Restate the span of lines that starts with the line containing "for name, shape" and ends with the line containing "for node in", word for word, including both, with nothing else.

[start]

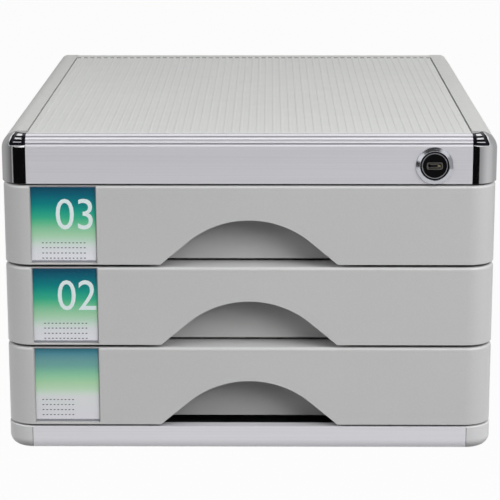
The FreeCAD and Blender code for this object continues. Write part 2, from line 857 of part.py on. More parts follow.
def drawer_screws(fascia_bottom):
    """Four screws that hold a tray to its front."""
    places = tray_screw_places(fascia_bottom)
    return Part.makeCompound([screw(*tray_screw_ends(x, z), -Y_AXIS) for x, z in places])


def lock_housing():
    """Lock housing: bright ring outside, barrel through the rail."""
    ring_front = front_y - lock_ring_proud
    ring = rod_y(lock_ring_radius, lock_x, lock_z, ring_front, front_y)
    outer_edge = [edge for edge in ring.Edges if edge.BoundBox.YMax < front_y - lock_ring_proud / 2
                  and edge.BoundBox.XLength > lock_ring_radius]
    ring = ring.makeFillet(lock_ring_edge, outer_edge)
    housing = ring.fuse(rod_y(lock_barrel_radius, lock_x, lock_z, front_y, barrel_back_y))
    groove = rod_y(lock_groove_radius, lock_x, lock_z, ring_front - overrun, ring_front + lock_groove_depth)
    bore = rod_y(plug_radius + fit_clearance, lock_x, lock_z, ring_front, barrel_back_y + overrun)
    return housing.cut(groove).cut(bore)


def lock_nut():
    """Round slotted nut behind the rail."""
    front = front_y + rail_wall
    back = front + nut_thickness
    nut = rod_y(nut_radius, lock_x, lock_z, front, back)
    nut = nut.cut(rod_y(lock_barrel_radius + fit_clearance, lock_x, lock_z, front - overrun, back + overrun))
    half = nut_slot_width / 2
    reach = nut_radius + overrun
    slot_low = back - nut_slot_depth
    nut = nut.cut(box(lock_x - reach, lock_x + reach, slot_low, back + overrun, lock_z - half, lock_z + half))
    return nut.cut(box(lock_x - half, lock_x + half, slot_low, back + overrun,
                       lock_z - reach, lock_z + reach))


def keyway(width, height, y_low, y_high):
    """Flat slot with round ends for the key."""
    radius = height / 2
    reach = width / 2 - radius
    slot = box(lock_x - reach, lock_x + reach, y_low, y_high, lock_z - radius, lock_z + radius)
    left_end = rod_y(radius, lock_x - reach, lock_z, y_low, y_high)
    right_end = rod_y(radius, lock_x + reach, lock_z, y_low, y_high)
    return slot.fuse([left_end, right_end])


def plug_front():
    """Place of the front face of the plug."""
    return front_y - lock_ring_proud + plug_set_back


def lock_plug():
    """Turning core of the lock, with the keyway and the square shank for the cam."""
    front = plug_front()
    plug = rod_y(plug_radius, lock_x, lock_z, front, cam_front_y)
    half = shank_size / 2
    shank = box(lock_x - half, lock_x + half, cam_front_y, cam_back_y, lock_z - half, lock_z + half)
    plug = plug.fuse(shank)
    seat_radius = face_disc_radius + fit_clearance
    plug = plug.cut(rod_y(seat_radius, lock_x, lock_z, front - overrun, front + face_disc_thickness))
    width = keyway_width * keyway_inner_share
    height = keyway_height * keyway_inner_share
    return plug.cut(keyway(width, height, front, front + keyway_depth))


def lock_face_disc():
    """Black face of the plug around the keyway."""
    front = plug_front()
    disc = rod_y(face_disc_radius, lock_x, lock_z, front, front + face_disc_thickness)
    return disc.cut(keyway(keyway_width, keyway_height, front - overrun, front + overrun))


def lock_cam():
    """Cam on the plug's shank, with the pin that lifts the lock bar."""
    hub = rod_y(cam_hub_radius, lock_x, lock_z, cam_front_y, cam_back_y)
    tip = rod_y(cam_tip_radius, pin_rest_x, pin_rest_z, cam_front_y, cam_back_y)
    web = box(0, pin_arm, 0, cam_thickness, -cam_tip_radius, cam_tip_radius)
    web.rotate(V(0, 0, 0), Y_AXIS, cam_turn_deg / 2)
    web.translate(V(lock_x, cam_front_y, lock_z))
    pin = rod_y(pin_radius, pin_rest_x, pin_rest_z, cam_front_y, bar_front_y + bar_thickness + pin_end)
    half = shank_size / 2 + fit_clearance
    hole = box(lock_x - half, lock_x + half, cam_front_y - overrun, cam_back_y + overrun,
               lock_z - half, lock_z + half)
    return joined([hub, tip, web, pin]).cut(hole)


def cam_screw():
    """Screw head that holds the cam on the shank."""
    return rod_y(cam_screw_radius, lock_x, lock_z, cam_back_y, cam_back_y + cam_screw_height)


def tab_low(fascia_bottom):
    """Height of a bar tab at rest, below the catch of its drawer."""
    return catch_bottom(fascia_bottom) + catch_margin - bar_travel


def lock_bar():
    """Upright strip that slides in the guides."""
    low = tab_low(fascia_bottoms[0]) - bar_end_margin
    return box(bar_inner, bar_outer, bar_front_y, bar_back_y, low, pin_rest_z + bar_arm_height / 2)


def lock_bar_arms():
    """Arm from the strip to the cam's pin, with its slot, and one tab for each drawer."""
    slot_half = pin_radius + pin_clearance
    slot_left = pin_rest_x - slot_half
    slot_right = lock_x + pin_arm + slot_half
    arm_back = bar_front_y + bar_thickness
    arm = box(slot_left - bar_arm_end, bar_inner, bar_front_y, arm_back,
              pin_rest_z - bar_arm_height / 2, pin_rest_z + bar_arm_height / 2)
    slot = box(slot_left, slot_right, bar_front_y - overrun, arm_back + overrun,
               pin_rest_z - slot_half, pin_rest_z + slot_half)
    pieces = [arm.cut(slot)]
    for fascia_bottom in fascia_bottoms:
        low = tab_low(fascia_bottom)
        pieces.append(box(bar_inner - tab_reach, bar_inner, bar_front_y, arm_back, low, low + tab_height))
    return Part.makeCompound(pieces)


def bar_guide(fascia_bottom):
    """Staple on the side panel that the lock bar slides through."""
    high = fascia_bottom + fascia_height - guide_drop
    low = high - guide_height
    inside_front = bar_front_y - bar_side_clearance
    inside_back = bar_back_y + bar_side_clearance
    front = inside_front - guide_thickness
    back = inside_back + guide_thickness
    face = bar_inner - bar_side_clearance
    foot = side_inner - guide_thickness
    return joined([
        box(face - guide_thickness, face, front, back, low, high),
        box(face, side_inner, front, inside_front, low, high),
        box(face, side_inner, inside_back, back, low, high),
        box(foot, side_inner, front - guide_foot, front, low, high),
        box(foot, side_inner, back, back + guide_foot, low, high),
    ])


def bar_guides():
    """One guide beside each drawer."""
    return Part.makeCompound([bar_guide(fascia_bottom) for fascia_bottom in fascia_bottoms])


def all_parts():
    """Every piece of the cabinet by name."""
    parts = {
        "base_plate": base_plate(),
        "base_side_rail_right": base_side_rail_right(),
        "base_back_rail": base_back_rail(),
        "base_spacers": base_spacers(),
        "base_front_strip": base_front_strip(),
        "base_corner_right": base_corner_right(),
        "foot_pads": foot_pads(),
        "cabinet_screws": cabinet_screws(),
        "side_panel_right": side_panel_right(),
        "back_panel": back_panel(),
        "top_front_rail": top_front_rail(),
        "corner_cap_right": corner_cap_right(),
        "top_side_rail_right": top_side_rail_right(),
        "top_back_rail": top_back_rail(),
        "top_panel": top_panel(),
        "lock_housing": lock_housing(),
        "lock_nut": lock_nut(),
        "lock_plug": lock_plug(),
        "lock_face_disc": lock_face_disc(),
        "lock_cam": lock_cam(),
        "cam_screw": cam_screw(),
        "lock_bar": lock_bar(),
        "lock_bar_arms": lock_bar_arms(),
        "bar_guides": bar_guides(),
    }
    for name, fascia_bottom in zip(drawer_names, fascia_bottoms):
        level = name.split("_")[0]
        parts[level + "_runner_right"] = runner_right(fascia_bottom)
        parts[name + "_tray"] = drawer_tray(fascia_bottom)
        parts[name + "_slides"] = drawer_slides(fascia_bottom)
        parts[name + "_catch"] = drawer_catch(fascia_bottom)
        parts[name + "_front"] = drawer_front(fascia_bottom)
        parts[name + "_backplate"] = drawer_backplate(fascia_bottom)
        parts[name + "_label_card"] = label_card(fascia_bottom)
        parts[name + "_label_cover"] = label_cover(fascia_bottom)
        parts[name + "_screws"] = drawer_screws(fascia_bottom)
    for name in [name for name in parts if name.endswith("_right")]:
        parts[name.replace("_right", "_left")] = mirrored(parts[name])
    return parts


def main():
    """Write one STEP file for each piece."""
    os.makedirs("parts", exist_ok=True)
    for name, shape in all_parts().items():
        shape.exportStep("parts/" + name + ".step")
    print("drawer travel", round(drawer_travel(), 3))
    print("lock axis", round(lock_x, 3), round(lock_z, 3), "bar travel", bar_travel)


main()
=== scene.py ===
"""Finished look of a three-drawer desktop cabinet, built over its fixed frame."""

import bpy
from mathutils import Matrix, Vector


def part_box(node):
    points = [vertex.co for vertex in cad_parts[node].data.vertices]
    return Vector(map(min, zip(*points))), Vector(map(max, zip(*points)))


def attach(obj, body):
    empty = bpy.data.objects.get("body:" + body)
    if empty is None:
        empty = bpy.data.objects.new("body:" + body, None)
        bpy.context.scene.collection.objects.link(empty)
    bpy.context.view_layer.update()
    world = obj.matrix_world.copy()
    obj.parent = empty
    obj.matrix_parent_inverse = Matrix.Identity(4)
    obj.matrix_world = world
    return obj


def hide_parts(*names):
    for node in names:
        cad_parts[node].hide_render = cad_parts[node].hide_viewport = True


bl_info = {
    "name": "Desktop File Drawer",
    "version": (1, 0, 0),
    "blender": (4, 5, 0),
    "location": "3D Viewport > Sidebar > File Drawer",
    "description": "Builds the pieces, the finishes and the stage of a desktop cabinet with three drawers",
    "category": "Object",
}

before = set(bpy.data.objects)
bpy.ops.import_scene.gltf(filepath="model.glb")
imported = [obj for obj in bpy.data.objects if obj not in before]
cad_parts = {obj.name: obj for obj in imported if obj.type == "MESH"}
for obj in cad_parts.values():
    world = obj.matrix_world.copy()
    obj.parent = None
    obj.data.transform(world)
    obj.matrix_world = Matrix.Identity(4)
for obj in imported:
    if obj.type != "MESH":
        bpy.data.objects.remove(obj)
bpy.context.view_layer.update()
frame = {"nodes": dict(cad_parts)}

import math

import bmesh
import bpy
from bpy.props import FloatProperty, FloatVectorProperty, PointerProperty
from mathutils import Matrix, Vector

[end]

#### WRITTEN RESPONSE
    for name, shape in all_parts().items():
        shape.exportStep("parts/" + name + ".step")
    print("drawer travel", round(drawer_travel(), 3))
    print("lock axis", round(lock_x, 3), round(lock_z, 3), "bar travel", bar_travel)


main()
=== scene.py ===
"""Finished look of a three-drawer desktop cabinet, built over its fixed frame."""

import bpy
from mathutils import Matrix, Vector


def part_box(node):
    points = [vertex.co for vertex in cad_parts[node].data.vertices]
    return Vector(map(min, zip(*points))), Vector(map(max, zip(*points)))


def attach(obj, body):
    empty = bpy.data.objects.get("body:" + body)
    if empty is None:
        empty = bpy.data.objects.new("body:" + body, None)
        bpy.context.scene.collection.objects.link(empty)
    bpy.context.view_layer.update()
    world = obj.matrix_world.copy()
    obj.parent = empty
    obj.matrix_parent_inverse = Matrix.Identity(4)
    obj.matrix_world = world
    return obj


def hide_parts(*names):
    for node in names:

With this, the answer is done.